## Exercise goal
Quote verbatim everything from the line containing "over the panel." down to the line containing "cad_parts[node].hide_render = cad_parts[node].hide_viewport", with both of those lines included and no others.

## Collected data
***
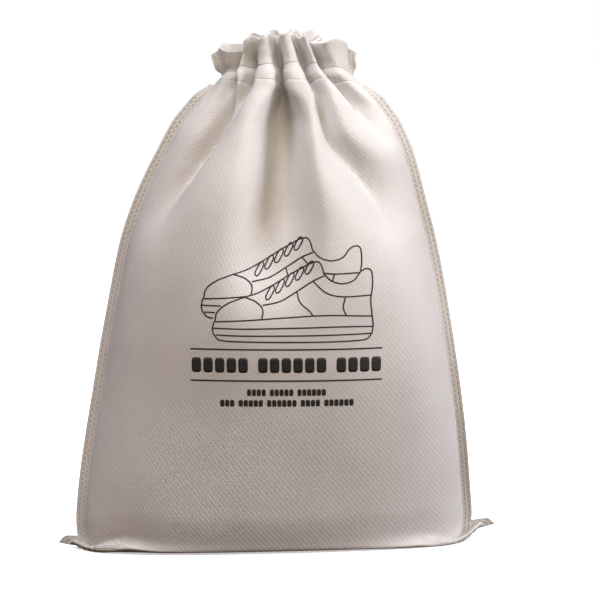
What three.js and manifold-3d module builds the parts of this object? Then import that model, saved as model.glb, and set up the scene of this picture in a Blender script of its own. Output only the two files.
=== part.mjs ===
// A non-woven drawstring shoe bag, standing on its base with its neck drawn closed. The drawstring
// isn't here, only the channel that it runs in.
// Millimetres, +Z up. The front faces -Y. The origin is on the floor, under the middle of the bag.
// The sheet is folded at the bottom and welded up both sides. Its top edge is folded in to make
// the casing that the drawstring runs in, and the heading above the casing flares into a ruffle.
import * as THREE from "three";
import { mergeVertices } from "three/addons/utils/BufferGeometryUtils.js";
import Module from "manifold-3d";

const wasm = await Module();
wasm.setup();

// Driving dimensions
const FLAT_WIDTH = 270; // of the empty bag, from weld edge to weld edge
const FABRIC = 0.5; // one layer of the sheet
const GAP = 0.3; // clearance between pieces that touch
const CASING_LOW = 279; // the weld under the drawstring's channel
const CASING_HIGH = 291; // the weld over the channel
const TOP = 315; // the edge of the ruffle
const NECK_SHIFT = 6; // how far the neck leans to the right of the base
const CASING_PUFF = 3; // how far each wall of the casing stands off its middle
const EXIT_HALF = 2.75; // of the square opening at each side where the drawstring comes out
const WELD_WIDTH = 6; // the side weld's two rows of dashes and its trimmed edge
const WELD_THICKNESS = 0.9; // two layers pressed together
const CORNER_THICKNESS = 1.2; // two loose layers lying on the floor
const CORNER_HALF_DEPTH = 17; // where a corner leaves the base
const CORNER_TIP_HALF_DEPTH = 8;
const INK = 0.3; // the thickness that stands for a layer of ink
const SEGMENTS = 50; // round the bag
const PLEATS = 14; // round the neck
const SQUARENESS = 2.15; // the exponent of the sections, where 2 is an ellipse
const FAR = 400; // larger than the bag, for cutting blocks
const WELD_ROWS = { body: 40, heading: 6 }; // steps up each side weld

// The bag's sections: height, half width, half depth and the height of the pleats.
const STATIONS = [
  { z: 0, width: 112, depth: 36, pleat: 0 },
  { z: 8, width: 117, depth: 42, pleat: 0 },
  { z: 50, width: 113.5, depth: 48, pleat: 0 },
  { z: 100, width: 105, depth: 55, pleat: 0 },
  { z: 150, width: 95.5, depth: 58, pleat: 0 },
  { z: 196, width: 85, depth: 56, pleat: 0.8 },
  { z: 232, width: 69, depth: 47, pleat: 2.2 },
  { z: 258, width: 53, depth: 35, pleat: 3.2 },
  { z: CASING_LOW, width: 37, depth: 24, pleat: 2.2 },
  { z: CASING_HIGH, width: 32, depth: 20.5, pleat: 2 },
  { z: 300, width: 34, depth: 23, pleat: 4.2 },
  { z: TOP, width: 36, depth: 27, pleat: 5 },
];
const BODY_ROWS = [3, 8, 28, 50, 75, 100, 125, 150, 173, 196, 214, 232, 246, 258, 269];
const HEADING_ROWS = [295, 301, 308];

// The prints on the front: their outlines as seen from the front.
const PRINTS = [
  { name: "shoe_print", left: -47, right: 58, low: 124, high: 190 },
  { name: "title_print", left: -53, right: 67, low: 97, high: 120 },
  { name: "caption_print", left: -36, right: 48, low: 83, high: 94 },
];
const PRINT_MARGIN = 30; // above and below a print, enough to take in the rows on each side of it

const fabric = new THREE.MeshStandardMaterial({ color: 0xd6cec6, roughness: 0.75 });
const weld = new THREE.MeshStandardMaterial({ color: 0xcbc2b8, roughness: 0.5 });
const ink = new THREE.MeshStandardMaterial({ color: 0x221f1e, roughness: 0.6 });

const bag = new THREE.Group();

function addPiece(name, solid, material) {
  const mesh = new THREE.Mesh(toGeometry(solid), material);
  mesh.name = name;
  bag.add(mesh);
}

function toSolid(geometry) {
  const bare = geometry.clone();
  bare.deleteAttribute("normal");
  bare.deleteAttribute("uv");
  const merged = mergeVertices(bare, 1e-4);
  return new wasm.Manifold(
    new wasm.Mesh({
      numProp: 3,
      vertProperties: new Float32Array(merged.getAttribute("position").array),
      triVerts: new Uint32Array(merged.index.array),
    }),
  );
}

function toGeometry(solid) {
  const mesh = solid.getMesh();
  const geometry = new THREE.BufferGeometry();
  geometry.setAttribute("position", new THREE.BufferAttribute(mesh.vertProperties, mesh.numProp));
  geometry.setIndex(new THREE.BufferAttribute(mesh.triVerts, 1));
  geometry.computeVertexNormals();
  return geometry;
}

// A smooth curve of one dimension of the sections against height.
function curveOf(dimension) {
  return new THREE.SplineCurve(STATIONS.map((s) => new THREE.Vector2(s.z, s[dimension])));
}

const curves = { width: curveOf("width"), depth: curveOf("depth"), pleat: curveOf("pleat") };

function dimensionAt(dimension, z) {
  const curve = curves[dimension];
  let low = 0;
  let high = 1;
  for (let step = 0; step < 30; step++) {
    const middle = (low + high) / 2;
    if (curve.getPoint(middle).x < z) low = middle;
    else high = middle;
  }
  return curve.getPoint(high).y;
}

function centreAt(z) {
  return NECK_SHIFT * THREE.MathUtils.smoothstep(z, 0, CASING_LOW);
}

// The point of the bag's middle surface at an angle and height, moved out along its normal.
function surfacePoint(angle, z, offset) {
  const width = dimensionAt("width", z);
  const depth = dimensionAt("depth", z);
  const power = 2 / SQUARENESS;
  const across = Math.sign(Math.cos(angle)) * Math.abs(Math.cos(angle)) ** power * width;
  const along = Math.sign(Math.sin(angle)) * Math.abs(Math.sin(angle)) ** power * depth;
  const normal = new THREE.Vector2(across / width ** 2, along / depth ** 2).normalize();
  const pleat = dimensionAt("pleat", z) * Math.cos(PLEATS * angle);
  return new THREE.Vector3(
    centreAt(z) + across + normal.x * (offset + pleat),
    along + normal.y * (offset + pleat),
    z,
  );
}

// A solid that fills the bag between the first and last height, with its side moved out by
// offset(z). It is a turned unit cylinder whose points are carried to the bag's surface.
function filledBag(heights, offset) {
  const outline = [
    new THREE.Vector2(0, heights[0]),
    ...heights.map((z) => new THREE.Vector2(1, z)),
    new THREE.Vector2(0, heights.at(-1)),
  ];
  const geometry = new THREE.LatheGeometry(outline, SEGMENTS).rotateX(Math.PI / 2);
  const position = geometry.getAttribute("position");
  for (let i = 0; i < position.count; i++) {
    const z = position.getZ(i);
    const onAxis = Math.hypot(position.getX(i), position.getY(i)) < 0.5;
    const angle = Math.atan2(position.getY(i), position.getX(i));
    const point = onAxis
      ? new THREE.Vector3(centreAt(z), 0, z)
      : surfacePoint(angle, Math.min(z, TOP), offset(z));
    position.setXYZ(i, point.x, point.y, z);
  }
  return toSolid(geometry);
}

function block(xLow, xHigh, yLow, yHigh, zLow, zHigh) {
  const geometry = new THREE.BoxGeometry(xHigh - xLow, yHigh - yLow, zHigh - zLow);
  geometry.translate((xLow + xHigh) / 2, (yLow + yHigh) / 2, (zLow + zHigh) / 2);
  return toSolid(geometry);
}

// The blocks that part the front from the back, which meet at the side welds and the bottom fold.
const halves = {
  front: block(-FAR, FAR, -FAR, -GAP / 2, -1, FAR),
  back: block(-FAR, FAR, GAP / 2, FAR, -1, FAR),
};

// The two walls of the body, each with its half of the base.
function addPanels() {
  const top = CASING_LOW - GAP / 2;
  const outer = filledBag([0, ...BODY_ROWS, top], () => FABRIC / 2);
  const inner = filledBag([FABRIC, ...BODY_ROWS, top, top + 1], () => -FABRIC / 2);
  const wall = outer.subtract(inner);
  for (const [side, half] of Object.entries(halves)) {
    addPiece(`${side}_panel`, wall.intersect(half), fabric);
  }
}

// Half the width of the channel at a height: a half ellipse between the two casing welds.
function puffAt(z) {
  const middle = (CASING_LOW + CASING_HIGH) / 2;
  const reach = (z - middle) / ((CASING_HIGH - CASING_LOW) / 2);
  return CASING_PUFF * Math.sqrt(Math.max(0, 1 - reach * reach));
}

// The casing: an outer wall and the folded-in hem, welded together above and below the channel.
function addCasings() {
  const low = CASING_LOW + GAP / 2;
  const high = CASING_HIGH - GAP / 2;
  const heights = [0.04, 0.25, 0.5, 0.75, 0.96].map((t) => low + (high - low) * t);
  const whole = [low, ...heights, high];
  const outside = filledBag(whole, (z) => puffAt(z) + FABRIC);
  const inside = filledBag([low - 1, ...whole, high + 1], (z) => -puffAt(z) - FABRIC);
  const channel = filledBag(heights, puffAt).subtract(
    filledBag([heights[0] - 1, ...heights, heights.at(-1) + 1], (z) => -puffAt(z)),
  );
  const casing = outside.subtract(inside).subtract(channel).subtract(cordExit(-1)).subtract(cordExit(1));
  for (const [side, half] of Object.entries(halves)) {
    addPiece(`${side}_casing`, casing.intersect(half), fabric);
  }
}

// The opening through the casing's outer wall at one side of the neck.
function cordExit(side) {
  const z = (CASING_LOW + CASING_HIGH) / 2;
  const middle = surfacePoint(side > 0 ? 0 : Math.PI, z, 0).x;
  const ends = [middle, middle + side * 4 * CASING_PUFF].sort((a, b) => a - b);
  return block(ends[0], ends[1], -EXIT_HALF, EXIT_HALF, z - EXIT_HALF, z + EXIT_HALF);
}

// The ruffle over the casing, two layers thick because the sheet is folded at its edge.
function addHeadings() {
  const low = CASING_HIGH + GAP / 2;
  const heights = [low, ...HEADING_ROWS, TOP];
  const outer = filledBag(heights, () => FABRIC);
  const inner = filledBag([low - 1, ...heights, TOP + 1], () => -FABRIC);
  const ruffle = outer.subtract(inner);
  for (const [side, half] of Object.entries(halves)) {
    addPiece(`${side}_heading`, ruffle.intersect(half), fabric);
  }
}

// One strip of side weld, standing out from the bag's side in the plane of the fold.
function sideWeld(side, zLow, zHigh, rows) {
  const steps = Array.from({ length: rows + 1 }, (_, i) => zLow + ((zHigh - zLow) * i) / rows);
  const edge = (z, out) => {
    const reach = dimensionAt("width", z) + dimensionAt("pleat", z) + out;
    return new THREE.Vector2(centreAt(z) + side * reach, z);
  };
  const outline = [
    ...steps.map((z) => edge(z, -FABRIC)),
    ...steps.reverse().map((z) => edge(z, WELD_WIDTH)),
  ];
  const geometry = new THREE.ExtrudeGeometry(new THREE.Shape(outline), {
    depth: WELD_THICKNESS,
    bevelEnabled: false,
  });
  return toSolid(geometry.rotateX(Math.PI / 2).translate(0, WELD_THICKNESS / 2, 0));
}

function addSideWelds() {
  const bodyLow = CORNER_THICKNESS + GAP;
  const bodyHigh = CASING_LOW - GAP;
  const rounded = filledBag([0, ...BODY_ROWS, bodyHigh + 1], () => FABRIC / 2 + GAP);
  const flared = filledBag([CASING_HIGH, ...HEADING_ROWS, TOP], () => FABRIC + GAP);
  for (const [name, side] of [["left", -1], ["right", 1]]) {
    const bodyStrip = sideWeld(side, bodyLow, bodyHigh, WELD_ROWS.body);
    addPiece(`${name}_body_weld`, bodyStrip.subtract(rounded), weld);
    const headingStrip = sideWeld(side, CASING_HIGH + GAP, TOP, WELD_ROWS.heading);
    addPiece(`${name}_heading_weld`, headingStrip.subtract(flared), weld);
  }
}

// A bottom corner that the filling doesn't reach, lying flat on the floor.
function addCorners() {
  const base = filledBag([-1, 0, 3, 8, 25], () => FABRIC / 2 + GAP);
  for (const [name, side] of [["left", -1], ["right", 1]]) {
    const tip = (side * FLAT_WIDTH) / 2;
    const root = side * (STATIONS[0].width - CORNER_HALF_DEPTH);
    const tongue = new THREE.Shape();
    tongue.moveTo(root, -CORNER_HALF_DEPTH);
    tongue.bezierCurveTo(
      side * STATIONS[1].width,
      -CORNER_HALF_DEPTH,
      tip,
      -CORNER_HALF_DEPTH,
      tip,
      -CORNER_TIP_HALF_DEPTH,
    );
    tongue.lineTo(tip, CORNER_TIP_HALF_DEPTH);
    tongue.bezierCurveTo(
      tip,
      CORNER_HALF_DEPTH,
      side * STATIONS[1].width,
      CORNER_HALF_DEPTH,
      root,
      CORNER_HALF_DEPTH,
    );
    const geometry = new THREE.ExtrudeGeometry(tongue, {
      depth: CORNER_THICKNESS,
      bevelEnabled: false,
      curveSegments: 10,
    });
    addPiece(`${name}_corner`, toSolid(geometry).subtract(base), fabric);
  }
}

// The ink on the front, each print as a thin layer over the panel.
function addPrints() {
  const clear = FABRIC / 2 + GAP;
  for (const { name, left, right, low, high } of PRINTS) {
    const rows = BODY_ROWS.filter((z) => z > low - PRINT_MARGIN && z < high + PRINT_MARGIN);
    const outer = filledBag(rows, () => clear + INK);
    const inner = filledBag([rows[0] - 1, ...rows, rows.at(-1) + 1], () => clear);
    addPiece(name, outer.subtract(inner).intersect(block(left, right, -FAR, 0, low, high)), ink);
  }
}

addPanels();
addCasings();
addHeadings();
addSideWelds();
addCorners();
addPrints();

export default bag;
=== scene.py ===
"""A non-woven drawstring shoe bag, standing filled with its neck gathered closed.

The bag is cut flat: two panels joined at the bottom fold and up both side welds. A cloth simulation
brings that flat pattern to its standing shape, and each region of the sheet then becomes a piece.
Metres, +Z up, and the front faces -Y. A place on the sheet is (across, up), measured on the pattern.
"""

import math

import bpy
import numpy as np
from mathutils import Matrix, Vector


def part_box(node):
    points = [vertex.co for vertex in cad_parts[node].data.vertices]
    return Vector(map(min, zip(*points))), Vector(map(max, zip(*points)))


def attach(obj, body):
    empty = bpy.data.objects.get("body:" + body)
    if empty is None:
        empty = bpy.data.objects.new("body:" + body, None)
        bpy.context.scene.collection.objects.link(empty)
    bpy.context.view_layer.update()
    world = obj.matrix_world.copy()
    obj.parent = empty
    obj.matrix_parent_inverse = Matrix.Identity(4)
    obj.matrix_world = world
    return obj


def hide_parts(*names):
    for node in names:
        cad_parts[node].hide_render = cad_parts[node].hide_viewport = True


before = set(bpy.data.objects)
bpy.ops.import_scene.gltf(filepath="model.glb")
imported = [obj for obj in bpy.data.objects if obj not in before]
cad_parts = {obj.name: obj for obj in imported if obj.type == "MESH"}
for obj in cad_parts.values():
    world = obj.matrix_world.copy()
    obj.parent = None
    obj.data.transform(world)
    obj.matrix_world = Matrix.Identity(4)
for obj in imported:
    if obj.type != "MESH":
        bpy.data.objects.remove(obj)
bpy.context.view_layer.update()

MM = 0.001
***
## Full output
// The ink on the front, each print as a thin layer over the panel.
function addPrints() {
  const clear = FABRIC / 2 + GAP;
  for (const { name, left, right, low, high } of PRINTS) {
    const rows = BODY_ROWS.filter((z) => z > low - PRINT_MARGIN && z < high + PRINT_MARGIN);
    const outer = filledBag(rows, () => clear + INK);
    const inner = filledBag([rows[0] - 1, ...rows, rows.at(-1) + 1], () => clear);
    addPiece(name, outer.subtract(inner).intersect(block(left, right, -FAR, 0, low, high)), ink);
  }
}

addPanels();
addCasings();
addHeadings();
addSideWelds();
addCorners();
addPrints();

export default bag;
=== scene.py ===
"""A non-woven drawstring shoe bag, standing filled with its neck gathered closed.

The bag is cut flat: two panels joined at the bottom fold and up both side welds. A cloth simulation
brings that flat pattern to its standing shape, and each region of the sheet then becomes a piece.
Metres, +Z up, and the front faces -Y. A place on the sheet is (across, up), measured on the pattern.
"""

import math

import bpy
import numpy as np
from mathutils import Matrix, Vector


def part_box(node):
    points = [vertex.co for vertex in cad_parts[node].data.vertices]
    return Vector(map(min, zip(*points))), Vector(map(max, zip(*points)))


def attach(obj, body):
    empty = bpy.data.objects.get("body:" + body)
    if empty is None:
        empty = bpy.data.objects.new("body:" + body, None)
        bpy.context.scene.collection.objects.link(empty)
    bpy.context.view_layer.update()
    world = obj.matrix_world.copy()
    obj.parent = empty
    obj.matrix_parent_inverse = Matrix.Identity(4)
    obj.matrix_world = world
    return obj


def hide_parts(*names):
    for node in names:
        cad_parts[node].hide_render = cad_parts[node].hide_viewport = True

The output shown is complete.